— Begin Dataset —

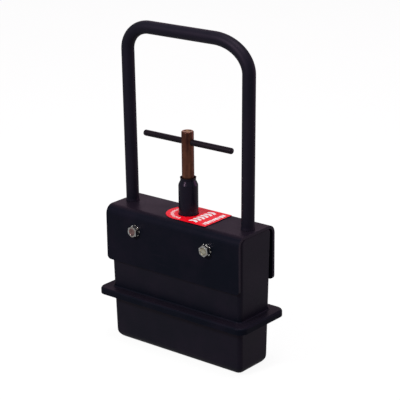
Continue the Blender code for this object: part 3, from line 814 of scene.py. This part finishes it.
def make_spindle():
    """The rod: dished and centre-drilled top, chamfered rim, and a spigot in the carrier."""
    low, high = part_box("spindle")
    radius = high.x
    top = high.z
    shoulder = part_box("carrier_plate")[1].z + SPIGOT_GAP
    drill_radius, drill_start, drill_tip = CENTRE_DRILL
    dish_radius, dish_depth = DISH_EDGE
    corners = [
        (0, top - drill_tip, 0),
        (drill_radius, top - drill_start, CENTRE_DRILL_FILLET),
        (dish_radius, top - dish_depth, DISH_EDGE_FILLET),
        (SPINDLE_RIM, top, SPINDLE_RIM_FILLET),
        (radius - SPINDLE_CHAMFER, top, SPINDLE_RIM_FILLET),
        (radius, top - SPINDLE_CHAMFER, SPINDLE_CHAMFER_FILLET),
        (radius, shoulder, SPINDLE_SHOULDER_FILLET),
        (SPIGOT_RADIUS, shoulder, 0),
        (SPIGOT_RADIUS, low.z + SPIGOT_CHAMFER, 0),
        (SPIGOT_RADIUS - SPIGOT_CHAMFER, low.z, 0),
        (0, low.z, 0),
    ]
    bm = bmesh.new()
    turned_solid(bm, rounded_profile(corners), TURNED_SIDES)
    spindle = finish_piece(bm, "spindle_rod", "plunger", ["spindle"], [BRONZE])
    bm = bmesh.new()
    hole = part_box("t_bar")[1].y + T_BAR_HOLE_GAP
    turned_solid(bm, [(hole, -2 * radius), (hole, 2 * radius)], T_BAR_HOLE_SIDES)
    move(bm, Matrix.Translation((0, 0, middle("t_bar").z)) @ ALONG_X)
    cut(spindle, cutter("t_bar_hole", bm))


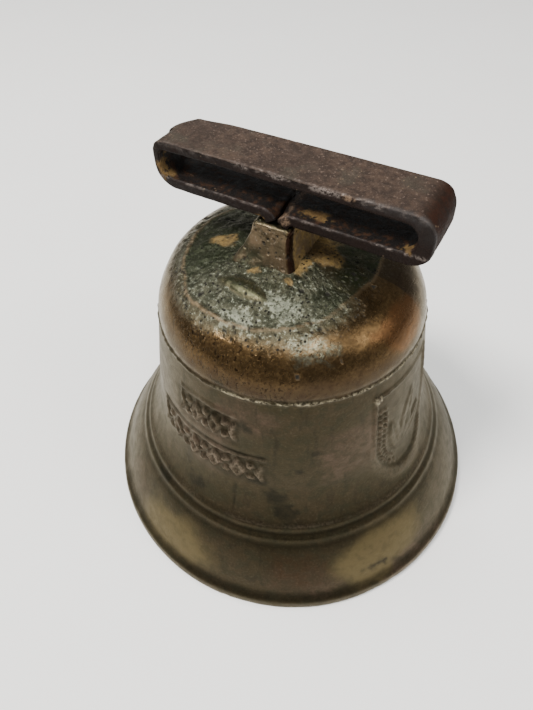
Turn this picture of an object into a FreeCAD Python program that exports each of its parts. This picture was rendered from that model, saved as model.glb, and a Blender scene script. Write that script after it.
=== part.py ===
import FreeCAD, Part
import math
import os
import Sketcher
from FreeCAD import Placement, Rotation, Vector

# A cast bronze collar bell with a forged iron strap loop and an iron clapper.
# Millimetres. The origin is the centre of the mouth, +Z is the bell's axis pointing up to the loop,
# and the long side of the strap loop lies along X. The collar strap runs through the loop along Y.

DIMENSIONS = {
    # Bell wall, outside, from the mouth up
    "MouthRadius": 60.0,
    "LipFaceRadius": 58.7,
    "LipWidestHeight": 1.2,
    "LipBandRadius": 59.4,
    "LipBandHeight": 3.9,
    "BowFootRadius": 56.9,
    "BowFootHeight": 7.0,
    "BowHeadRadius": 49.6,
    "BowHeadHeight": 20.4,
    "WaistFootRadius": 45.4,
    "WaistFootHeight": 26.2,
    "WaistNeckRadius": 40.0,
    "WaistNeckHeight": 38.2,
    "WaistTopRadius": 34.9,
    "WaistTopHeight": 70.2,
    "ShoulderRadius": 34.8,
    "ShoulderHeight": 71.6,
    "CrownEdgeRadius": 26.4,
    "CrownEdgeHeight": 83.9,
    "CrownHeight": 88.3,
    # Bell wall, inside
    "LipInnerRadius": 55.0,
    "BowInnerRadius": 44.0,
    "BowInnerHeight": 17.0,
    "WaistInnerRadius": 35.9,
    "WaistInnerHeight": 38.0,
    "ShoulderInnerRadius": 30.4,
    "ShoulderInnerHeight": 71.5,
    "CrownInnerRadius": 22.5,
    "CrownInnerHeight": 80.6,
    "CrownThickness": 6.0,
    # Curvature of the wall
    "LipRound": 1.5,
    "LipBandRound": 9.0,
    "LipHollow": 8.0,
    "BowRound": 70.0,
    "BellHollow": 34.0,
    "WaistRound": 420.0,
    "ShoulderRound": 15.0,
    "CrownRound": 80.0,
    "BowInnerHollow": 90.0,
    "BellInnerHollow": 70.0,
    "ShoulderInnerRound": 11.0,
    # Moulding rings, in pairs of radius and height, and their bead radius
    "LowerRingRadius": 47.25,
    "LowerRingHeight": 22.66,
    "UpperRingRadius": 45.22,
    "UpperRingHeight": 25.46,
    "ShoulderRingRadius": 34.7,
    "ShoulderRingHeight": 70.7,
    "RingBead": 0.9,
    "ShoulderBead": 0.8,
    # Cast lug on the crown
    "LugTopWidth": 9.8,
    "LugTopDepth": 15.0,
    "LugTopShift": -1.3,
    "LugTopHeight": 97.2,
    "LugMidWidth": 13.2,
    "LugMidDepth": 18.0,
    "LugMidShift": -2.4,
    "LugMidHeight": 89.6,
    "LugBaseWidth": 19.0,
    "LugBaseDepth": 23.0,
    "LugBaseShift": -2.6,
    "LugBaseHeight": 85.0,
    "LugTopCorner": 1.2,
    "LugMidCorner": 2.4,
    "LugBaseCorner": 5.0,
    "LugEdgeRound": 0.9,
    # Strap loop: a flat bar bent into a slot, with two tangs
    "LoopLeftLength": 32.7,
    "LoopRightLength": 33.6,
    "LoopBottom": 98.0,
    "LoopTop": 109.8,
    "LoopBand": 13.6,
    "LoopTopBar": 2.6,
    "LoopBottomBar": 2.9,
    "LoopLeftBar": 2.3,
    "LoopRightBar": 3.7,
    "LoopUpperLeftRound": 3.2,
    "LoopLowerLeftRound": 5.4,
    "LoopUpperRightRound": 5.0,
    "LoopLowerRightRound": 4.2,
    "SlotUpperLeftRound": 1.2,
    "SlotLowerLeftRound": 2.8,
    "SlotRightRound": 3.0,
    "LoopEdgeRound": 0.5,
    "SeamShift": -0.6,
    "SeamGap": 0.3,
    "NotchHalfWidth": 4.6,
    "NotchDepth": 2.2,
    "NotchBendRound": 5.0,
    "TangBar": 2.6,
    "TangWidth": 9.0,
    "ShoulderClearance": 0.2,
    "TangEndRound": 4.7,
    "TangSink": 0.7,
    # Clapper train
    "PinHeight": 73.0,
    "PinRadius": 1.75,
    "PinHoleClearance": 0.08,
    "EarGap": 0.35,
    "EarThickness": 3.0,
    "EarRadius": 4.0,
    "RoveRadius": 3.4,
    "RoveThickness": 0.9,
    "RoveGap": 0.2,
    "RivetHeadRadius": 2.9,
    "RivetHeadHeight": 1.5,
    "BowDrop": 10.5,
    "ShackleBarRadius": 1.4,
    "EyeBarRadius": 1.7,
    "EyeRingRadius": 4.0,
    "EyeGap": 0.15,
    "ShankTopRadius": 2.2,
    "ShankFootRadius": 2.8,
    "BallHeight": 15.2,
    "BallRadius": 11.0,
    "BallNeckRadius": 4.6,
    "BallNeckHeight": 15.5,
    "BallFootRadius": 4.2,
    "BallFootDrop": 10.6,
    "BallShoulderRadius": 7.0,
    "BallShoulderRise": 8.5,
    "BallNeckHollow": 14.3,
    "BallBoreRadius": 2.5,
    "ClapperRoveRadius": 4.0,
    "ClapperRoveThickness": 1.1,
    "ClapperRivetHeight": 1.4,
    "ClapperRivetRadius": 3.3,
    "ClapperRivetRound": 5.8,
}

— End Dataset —

▸ Task:
Write out every line of the material again, exactly as it reads.

▸ Reply:
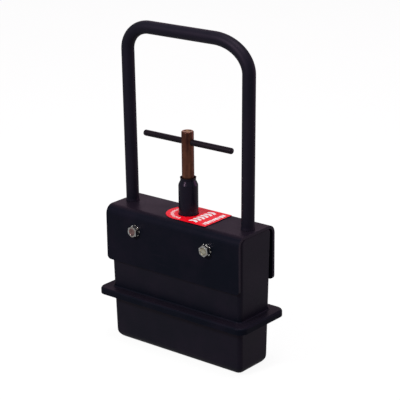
Continue the Blender code for this object: part 3, from line 814 of scene.py. This part finishes it.
def make_spindle():
    """The rod: dished and centre-drilled top, chamfered rim, and a spigot in the carrier."""
    low, high = part_box("spindle")
    radius = high.x
    top = high.z
    shoulder = part_box("carrier_plate")[1].z + SPIGOT_GAP
    drill_radius, drill_start, drill_tip = CENTRE_DRILL
    dish_radius, dish_depth = DISH_EDGE
    corners = [
        (0, top - drill_tip, 0),
        (drill_radius, top - drill_start, CENTRE_DRILL_FILLET),
        (dish_radius, top - dish_depth, DISH_EDGE_FILLET),
        (SPINDLE_RIM, top, SPINDLE_RIM_FILLET),
        (radius - SPINDLE_CHAMFER, top, SPINDLE_RIM_FILLET),
        (radius, top - SPINDLE_CHAMFER, SPINDLE_CHAMFER_FILLET),
        (radius, shoulder, SPINDLE_SHOULDER_FILLET),
        (SPIGOT_RADIUS, shoulder, 0),
        (SPIGOT_RADIUS, low.z + SPIGOT_CHAMFER, 0),
        (SPIGOT_RADIUS - SPIGOT_CHAMFER, low.z, 0),
        (0, low.z, 0),
    ]
    bm = bmesh.new()
    turned_solid(bm, rounded_profile(corners), TURNED_SIDES)
    spindle = finish_piece(bm, "spindle_rod", "plunger", ["spindle"], [BRONZE])
    bm = bmesh.new()
    hole = part_box("t_bar")[1].y + T_BAR_HOLE_GAP
    turned_solid(bm, [(hole, -2 * radius), (hole, 2 * radius)], T_BAR_HOLE_SIDES)
    move(bm, Matrix.Translation((0, 0, middle("t_bar").z)) @ ALONG_X)
    cut(spindle, cutter("t_bar_hole", bm))


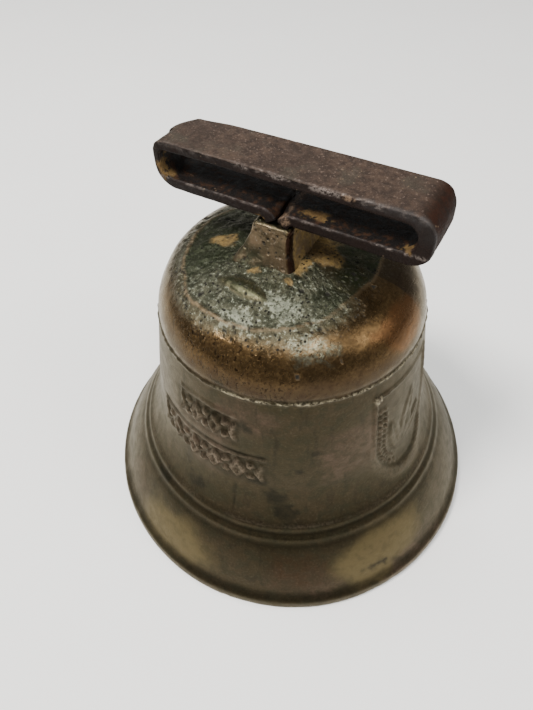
Turn this picture of an object into a FreeCAD Python program that exports each of its parts. This picture was rendered from that model, saved as model.glb, and a Blender scene script. Write that script after it.
=== part.py ===
import FreeCAD, Part
import math
import os
import Sketcher
from FreeCAD import Placement, Rotation, Vector

# A cast bronze collar bell with a forged iron strap loop and an iron clapper.
# Millimetres. The origin is the centre of the mouth, +Z is the bell's axis pointing up to the loop,
# and the long side of the strap loop lies along X. The collar strap runs through the loop along Y.

DIMENSIONS = {
    # Bell wall, outside, from the mouth up
    "MouthRadius": 60.0,
    "LipFaceRadius": 58.7,
    "LipWidestHeight": 1.2,
    "LipBandRadius": 59.4,
    "LipBandHeight": 3.9,
    "BowFootRadius": 56.9,
    "BowFootHeight": 7.0,
    "BowHeadRadius": 49.6,
    "BowHeadHeight": 20.4,
    "WaistFootRadius": 45.4,
    "WaistFootHeight": 26.2,
    "WaistNeckRadius": 40.0,
    "WaistNeckHeight": 38.2,
    "WaistTopRadius": 34.9,
    "WaistTopHeight": 70.2,
    "ShoulderRadius": 34.8,
    "ShoulderHeight": 71.6,
    "CrownEdgeRadius": 26.4,
    "CrownEdgeHeight": 83.9,
    "CrownHeight": 88.3,
    # Bell wall, inside
    "LipInnerRadius": 55.0,
    "BowInnerRadius": 44.0,
    "BowInnerHeight": 17.0,
    "WaistInnerRadius": 35.9,
    "WaistInnerHeight": 38.0,
    "ShoulderInnerRadius": 30.4,
    "ShoulderInnerHeight": 71.5,
    "CrownInnerRadius": 22.5,
    "CrownInnerHeight": 80.6,
    "CrownThickness": 6.0,
    # Curvature of the wall
    "LipRound": 1.5,
    "LipBandRound": 9.0,
    "LipHollow": 8.0,
    "BowRound": 70.0,
    "BellHollow": 34.0,
    "WaistRound": 420.0,
    "ShoulderRound": 15.0,
    "CrownRound": 80.0,
    "BowInnerHollow": 90.0,
    "BellInnerHollow": 70.0,
    "ShoulderInnerRound": 11.0,
    # Moulding rings, in pairs of radius and height, and their bead radius
    "LowerRingRadius": 47.25,
    "LowerRingHeight": 22.66,
    "UpperRingRadius": 45.22,
    "UpperRingHeight": 25.46,
    "ShoulderRingRadius": 34.7,
    "ShoulderRingHeight": 70.7,
    "RingBead": 0.9,
    "ShoulderBead": 0.8,
    # Cast lug on the crown
    "LugTopWidth": 9.8,
    "LugTopDepth": 15.0,
    "LugTopShift": -1.3,
    "LugTopHeight": 97.2,
    "LugMidWidth": 13.2,
    "LugMidDepth": 18.0,
    "LugMidShift": -2.4,
    "LugMidHeight": 89.6,
    "LugBaseWidth": 19.0,
    "LugBaseDepth": 23.0,
    "LugBaseShift": -2.6,
    "LugBaseHeight": 85.0,
    "LugTopCorner": 1.2,
    "LugMidCorner": 2.4,
    "LugBaseCorner": 5.0,
    "LugEdgeRound": 0.9,
    # Strap loop: a flat bar bent into a slot, with two tangs
    "LoopLeftLength": 32.7,
    "LoopRightLength": 33.6,
    "LoopBottom": 98.0,
    "LoopTop": 109.8,
    "LoopBand": 13.6,
    "LoopTopBar": 2.6,
    "LoopBottomBar": 2.9,
    "LoopLeftBar": 2.3,
    "LoopRightBar": 3.7,
    "LoopUpperLeftRound": 3.2,
    "LoopLowerLeftRound": 5.4,
    "LoopUpperRightRound": 5.0,
    "LoopLowerRightRound": 4.2,
    "SlotUpperLeftRound": 1.2,
    "SlotLowerLeftRound": 2.8,
    "SlotRightRound": 3.0,
    "LoopEdgeRound": 0.5,
    "SeamShift": -0.6,
    "SeamGap": 0.3,
    "NotchHalfWidth": 4.6,
    "NotchDepth": 2.2,
    "NotchBendRound": 5.0,
    "TangBar": 2.6,
    "TangWidth": 9.0,
    "ShoulderClearance": 0.2,
    "TangEndRound": 4.7,
    "TangSink": 0.7,
    # Clapper train
    "PinHeight": 73.0,
    "PinRadius": 1.75,
    "PinHoleClearance": 0.08,
    "EarGap": 0.35,
    "EarThickness": 3.0,
    "EarRadius": 4.0,
    "RoveRadius": 3.4,
    "RoveThickness": 0.9,
    "RoveGap": 0.2,
    "RivetHeadRadius": 2.9,
    "RivetHeadHeight": 1.5,
    "BowDrop": 10.5,
    "ShackleBarRadius": 1.4,
    "EyeBarRadius": 1.7,
    "EyeRingRadius": 4.0,
    "EyeGap": 0.15,
    "ShankTopRadius": 2.2,
    "ShankFootRadius": 2.8,
    "BallHeight": 15.2,
    "BallRadius": 11.0,
    "BallNeckRadius": 4.6,
    "BallNeckHeight": 15.5,
    "BallFootRadius": 4.2,
    "BallFootDrop": 10.6,
    "BallShoulderRadius": 7.0,
    "BallShoulderRise": 8.5,
    "BallNeckHollow": 14.3,
    "BallBoreRadius": 2.5,
    "ClapperRoveRadius": 4.0,
    "ClapperRoveThickness": 1.1,
    "ClapperRivetHeight": 1.4,
    "ClapperRivetRadius": 3.3,
    "ClapperRivetRound": 5.8,
}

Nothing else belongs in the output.